Startups and large corporations with a strong innovation culture share 7 common values and practices:
- Hiring the best: Today, more than any other time in the past, there is a war for talent going on in every industry and among organizations of every size. But in addition to being great at identifying the best talent that will innovate without being rejected by the organization, corporations with strong innovation culture are able to pair these new hires with existing employees that embody the innovation culture, thus creating strong innovation cores; offering the right incentives to attract these individuals and keep them for the long term; and providing the right environment to keep their employees motivated, productive and appropriately compensated.
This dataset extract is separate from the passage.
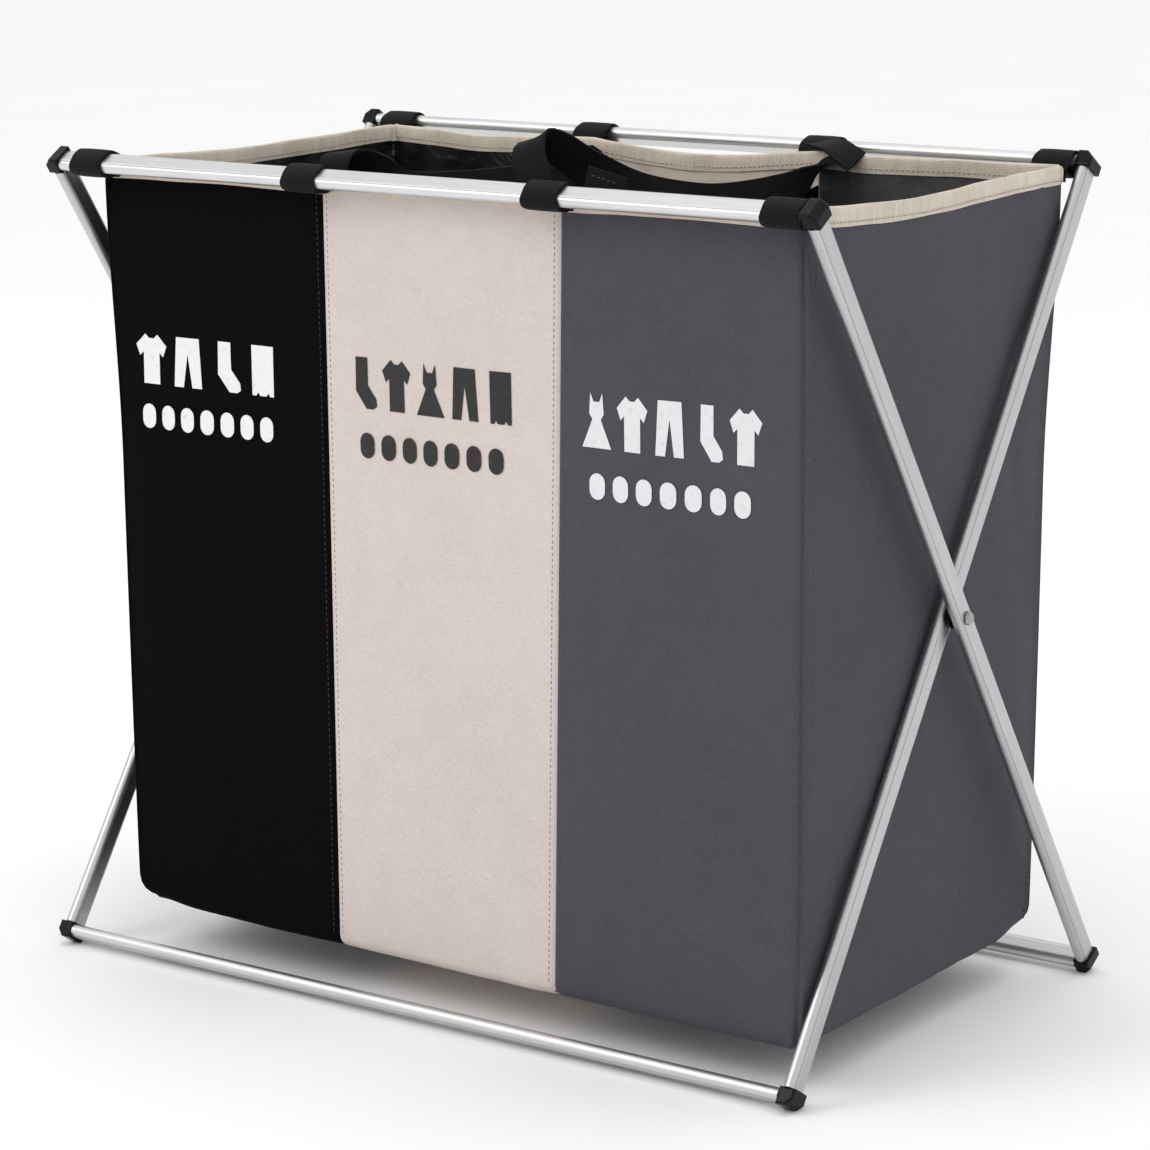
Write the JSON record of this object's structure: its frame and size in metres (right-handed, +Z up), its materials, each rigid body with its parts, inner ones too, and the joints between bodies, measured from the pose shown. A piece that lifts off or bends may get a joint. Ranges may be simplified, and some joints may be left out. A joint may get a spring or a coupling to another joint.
{
  "type": "folding laundry sorter",
  "caption": "Folding laundry sorter: an open fabric bag with side-by-side compartments, hung by webbing loops between two crossed tube frames that turn on side pivots.",
  "frame": {"origin": "on the floor, under the middle of the open sorter", "axes": "+X to the right along the rails as seen from the front, +Y from the front to the rear, +Z up"},
  "size_m": [0.6354, 0.3784, 0.5923],
  "materials": {
    "frame_tube": "satin anodised",
    "corner_plastic": "glossy black moulded",
    "screw_steel": "zinc plated",
    "black_fabric": "coated polyester weave, slightly shiny inside",
    "cream_fabric": "matt polyester weave",
    "grey_fabric": "matt polyester weave",
    "binding_tape": "ribbed cotton tape",
    "webbing": "herringbone webbing"
  },
  "bodies": {
    "front_frame": {"elbow_bottom_left_a": "corner_plastic", "elbow_bottom_right_a": "corner_plastic", "elbow_top_left_a": "corner_plastic", "elbow_top_right_a": "corner_plastic", "front_loop_1": "webbing", "front_loop_2": "webbing", "front_loop_3": "webbing", "front_loop_4": "webbing", "leg_left_a": "frame_tube", "leg_right_a": "frame_tube", "rail_front_top": "frame_tube", "rail_rear_bottom": "frame_tube"},
    "rear_frame": {"elbow_bottom_left_b": "corner_plastic", "elbow_bottom_right_b": "corner_plastic", "elbow_top_left_b": "corner_plastic", "elbow_top_right_b": "corner_plastic", "leg_left_b": "frame_tube", "leg_right_b": "frame_tube", "rail_front_bottom": "frame_tube", "rail_rear_top": "frame_tube", "rear_loop_1": "webbing", "rear_loop_2": "webbing", "rear_loop_3": "webbing", "rear_loop_4": "webbing"},
    "pivot": {"pivot_nut_left": "screw_steel", "pivot_nut_right": "screw_steel", "pivot_screw_left": "screw_steel", "pivot_screw_right": "screw_steel", "pivot_washer_left": "corner_plastic", "pivot_washer_right": "corner_plastic"},
    "bag": {"bottom_panel_left": "black_fabric", "bottom_panel_middle": "cream_fabric", "bottom_panel_right": "grey_fabric", "carrying_strap_left": "webbing", "carrying_strap_right": "webbing", "divider_left": "black_fabric", "divider_right": "black_fabric", "front_binding": "binding_tape", "front_panel_left": "black_fabric", "front_panel_middle": "cream_fabric", "front_panel_right": "grey_fabric", "rear_binding": "binding_tape", "rear_panel_left": "black_fabric", "rear_panel_middle": "cream_fabric", "rear_panel_right": "grey_fabric", "side_binding_left": "binding_tape", "side_binding_right": "binding_tape", "side_panel_left": "black_fabric", "side_panel_right": "grey_fabric"}
  },
  "joints": [
    {"name": "fold", "type": "hinge", "parent": "front_frame", "child": "rear_frame", "pos_m": [0, 0, 0.28319], "axis": [1, 0, 0], "range_deg": [0, 60], "deforming": ["bottom_panel_left", "bottom_panel_middle", "bottom_panel_right", "carrying_strap_left", "carrying_strap_right", "divider_left", "divider_right", "front_binding", "front_panel_left", "front_panel_middle", "front_panel_right", "rear_binding", "rear_panel_left", "rear_panel_middle", "rear_panel_right", "side_binding_left", "side_binding_right", "side_panel_left", "side_panel_right"]},
    {"name": "pivot_turn", "type": "hinge", "parent": "front_frame", "child": "pivot", "pos_m": [0, 0, 0.28319], "axis": [1, 0, 0], "range_deg": [0, 30]},
    {"name": "bag_rise", "type": "slide", "parent": "pivot", "child": "bag", "axis": [0, 0, 1], "range_m": [0, 0.0525]}
  ],
  "couplings": [
    {"joint": "pivot_turn", "follows": "fold", "ratio": 0.5},
    {"joint": "bag_rise", "follows": "fold", "m_per_rad": 0.05}
  ]
}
One approach is to bring into the corporations entrepreneurs who have founded and run startups, or entrepreneurs who have the characteristics of startup founders. Corporations like Walmart and Home Depot have done exactly that by acquiring startups with strong founders and then establishing new business units these founders can operate. Walmart’s e-commerce unit has thrived as a result.
- Trusting: Employees, from the CEO down, accept the fact they need help in achieving their innovation goals (be it sustaining, disruptive or continuous), and all goals for that matter. These employees trust their colleagues regardless of rank and feel certain they will do what is appropriate for the company to achieve its goals rather than what is good for the individual. An innovation culture of one never succeeds.
- Embracing risk: Venture-backed startups embrace a variety of risks such as technology risk, market risk, and management risk. They raise capital in order to address these risks but, despite their best efforts, they may not be able to overcome the risks and ultimately fail. Corporations with strong innovation cultures accept similar risks and are always prepared and willing to deal with them. These corporations also understand which type of risk they are willing to take. And this understanding allows them to determine what innovation timeline to adopt. Embracing risk also implies looking at different areas and favoring outlier ideas in order to identify the disruptive opportunities.
- Accepting failures: Failures are a natural consequence of embracing risk and pursuing innovation. As such, corporations with strong innovation culture come to terms with the fact that in the same way that most startups fail, so too can their own innovation efforts. Innovation-related failures should be seen as opportunities to learn rather than as excuses to avoid trying something new or as times to criticize and assign blame. Consider the vast difference between concepts such as Minimum Viable Product that is embraced by startups, and Zero Defects used by large corporations in order to understand how much the typical corporate culture must change in order to be accepting to disruptive innovation. For this reason, it is important that corporations seek to understand and establish the failure rate they are comfortable with.
- Moving fast, experimenting with new ideas, iterating: Corporations embracing innovation understand the importance of experimenting with new ideas and pushing their boundaries. They also appreciate doing so with a sense of urgency. Startups thrive on experimentation, pioneering concepts and models, and moving fast. These characteristics impact their ability to disrupt. Learning how to set up an experiment is as important as the experiment itself. Sometimes the experiment is too ambitious and its results are not adequately beneficial. Innovation-driven corporations always try to understand how the strict adherence to corporate processes can negatively impact their ability to become disruptive innovators. Their innovation culture empowers them to make decisions and operate on partial information — they learn to work under uncertainty like all startups do. Finally they realize that innovations often come from the rapid iterative refinement of some breakthrough ideas, e.g., consider how Google went from its search algorithm to the monetization through advertising and how Apple moved from the iPod to the iPhone. This approach doesn’t mean lack of evaluating and measuring, which corporations like to do; however, it necessitates the use of innovation-KPIs rather than execution-KPIs.
- Assimilating fast: As part of their innovation culture, corporations also empower their employees to quickly assimilate the most promising of the ideas and innovations, even when they are not fully ready or run counter to existing practices. In addition to trusting each other, employees learn to collaborate in an effort to make up an innovation’s potential initial incompleteness.
- Celebrating success: In the same way innovation-driven corporations learn to accept failures as a normal step to seeking innovation, they celebrate success. On this front, much can be learned from the way startups celebrate even small successes, e.g., ringing a bell when a new sale is signed, and from the way their investors encourage them to do so.
CEOs such as Larry Page (and Eric Schmidt before him), Jeff Bezos, Marc Benioff, Mark Zuckerberg, and Paul Jacobs (now executive chairman at Qualcomm) all exhibited these traits and built innovation-driven cultures in their companies. Recognizing the importance of fostering the right innovation culture, corporations such as IBM and BMW are fencing off their new business units (IBM’s Watson unit, BMW’s iBrand unit, Walmart’s Labs) from the rest of their established business units. Other companies like Verizon and Samsung are establishing major operations in Silicon Valley and are in the process of trying to adopt the innovation culture pioneered by the likes of Google, Yahoo, Facebook and the myriad of startups.
© 2015-2020 Evangelos Simoudis
2 thoughts on “Seven Signs of Corporate Innovation Culture”
Thanks for sharing the characteristics of an innovative culture. This begs three questions:
1. How are these characteristics different from a culture of operational excellence, which if we listed them would also seem desirable (e.g., consistency, reliability, predictability, low cost, quality)?
2. How should an organization make tradeoffs between the desirable characteristics of innovation and operational excellence?
3. Assuming that an organization wants to adopt the characteristics of a culture of innovation, how does it do it if it’s past the founding stage and has more than 10 employees?